Leaders League. Walk us through how Doris is dealing with renewables.
Christophe Debouvry. Doris has four main lines of activity, including renewables. We have been active in this industry for about 20 years, since the early days, when the UK started to launch offshore wind projects. Doris developed this skill over the years in the context of the fixed wind turbines segment.
We have since been working in different countries in Europe, pioneer in this domain, and we started developing in Asia 3 years ago with a great project and the opening of an office in Taiwan. We are a recognized and renowned renewables actor there and we are now looking towards South Korea and Japan.
There is a close relationship between Total and Doris, including on Subsea Activities. Based on your experience, notably as a CEO, would you say it’s easy to transform this kind of O&G relationship to renewables?
It is not difficult. We are engaged in regular discussions at the highest level with Total and other players about renewable projects, including offshore wind.
We can transfer skills from one sector to another relatively smoothly. Like for Doris, most people dealing with offshore wind technology within oil companies have an O&G background.
In addition, Doris has also designed a floating wind turbine. With Total recently publicly announcing floating wind projects as part of their strategy, discussions on the topic are therefore totally natural between our two firms.
For a few years now we have also been observing the arrival in this market of startups that we did not see in O&G. However, they are usually not well equipped to handle long-term, complex projects and therefore do not represent a hurdle in our transition towards more renewables.
Economically speaking, the main difference between O&G and renewables is in project dynamic. Development of wind farms takes time because they require a lot of authorization and legal recourse. The pace is not the same. The level of risk is also lower than in O&G and thus, the level of profitability.
Talking about offshore renewables, we are dealing with:
Fixed wind turbines: They represent almost all commercial wind farms in the world at the moment, O&G experts clearly have the necessary skills and represent an asset in the context of offshore wind farm developments.
The second advantage is our project management skills: O&G professionals and service companies can handle complex projects from A to Z. Throughout wind farm developments, a mix of relatively specialized people and services is required and leveraging the experience of O&G professionals to coordinate the various phases of each unique project is a real advantage. In O&G, we spend our life doing this and are therefore best adapted to apply our experience in this context.
As fixed wind turbines are installed in near-shore shallow water, the limit of our implication generally comes in the maintenance phase of installed wind farms for which local people, smaller boats and a lesser skill level are required. Need for our services is then generally more limited.
Floating wind turbines: These lie in more than 50m water depth, further offshore. When this segment ramps-up, and it will, it will be interesting for us because the environment is more complex, with more sustained winds and harsher seas further away from the coast. This represents a situation that the O&G industry handles every day and where barriers to entry for newcomers will be high.

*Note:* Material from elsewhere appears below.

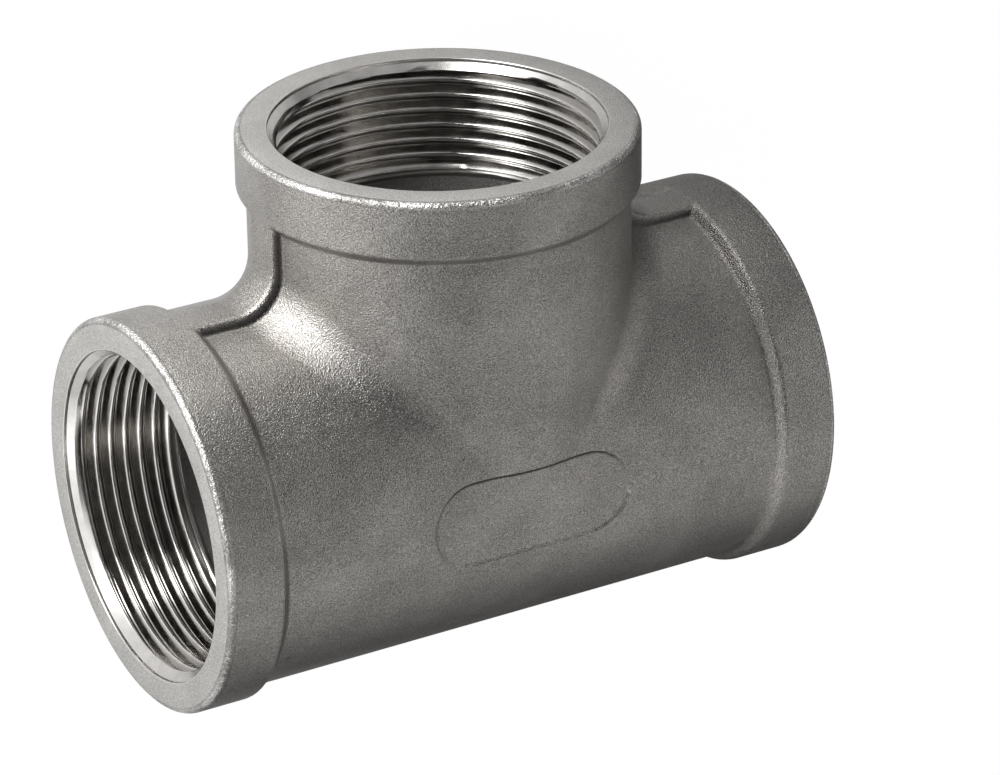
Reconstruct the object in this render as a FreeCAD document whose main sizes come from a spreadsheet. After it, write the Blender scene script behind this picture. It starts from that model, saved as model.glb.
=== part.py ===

There are no borders between these two worlds when we speak about offshore renewables. Doris has the reputation of having highly capable engineers performing very complex tasks. The same skills can be made available to renewable projects. It is a continuum with different characteristics that is of real interest.

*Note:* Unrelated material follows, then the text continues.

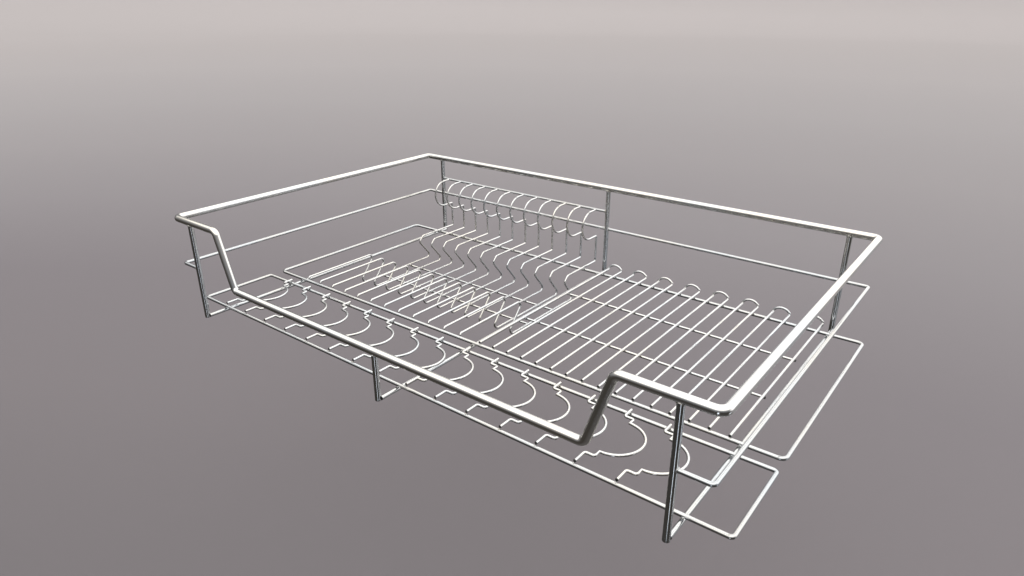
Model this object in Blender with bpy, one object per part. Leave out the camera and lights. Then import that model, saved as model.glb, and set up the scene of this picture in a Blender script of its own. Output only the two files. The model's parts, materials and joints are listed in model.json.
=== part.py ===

“What was societal pressure on companies to go from O&G to renewables has now levelled up. Now, there is also internal pressure from engineers to create a more responsible world, and it's especially important to the younger generations”
You are transferring more and more O&G engineers to the renewable sector as the latter is a growing part of Doris’ business. What do these people bring immediately and what are the things they need to learn?

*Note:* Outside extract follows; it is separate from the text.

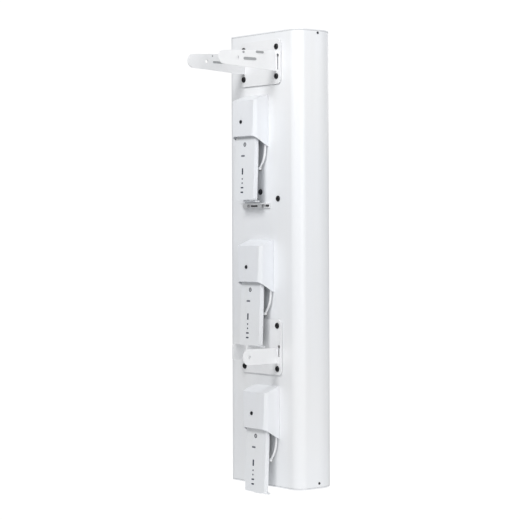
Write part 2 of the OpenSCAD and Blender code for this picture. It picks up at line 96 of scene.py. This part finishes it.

Doris has 55 years of experience with O&G developments. The move, in the past 20 years, towards renewables and offshore fixed wind turbines requiring project management and offshore installation with maritime resources gave O&G experts the advantage.
Today, we are at a turning point. The world has become more aware of the environment and climate change. Five years ago, there was a large proportion of marketing in the O&G companies’ promotion of renewable facilities and products, but now things have changed and are moving fast.
The transition is launched at Doris where we develop renewable technologies (wind but also projects on hydrogen) and we are also looking at reducing the carbon footprint in O&G. We are dealing with renewable, sustainable, and social responsibility. For the latter, for instance, West African national oil companies request our services to give insights on how to develop responsibly. We are also conducting an interesting pipeline project to bring potable water to a remote location in Chile.
We are also very active in digitalisation, and 3 months ago we signed a partnership with Aveva and Schneider Electric, to put to use our common our knowledge on digital twins to optimize design, planning and people management on offshore platforms. This digital twin technology developed for O&G is directly applicable to the renewable sector and puts us in a leading role.
There is a global movement toward renewables in which we believe, and which is imposing, and will impose, itself. It is an evolution of great interest to a lot of our young engineers.
Are engineers putting pressure on you to work on renewables?
Of course! As I said before, what was societal pressure on companies to go from O&G to renewables has now levelled up, Europeans being at the forefront, but now, there is also internal pressure from engineers to create a more responsible world, especially important to the younger generations.
In-house, there is an obvious enthusiasm among our teams and this evolution provides them with the feeling of working for a better and more responsible future for the company, their family and friends, and the world.
The traditional world of O&G is used to making highly technical one-off projects but sometimes has difficulties to transition to large series of structures. Working on wind projects, we clearly benefit from having a mix of people used to dealing with such large series and O&G professionals. Combined with the enthusiasm fostered by economical and societal issues, you have a whole generation now ready to handle this transition.
Another thing appeals to engineers when working in the renewable segment: before, O&G professionals used to travel on all continents to work, but nowadays the younger generation is less eager to do so. Most of the O&G fields are located in exotic destinations whereas, for renewables, most developments are made in developed countries. Europe being pioneer, followed by North-East Asia, the USA (around Boston mainly, where we also have an office). Place of work and less business travel will represent an advantage pushing young generations to make the first step into the renewable world more easily.
Anything else to add?
From a technological perspective, there is still a lot to discover. Renewable energy as it is today cannot provide all our energy needs. And this brings new complexities like large-scale energy storage. We need to continue working to optimize existing and find new green and renewable energy solutions. Hydrogen may be part of the equation.
There is, in any case, a real opportunity for engineers to reflect on how to move things forward and play a key role in the energy transition momentum the world is engaged in today.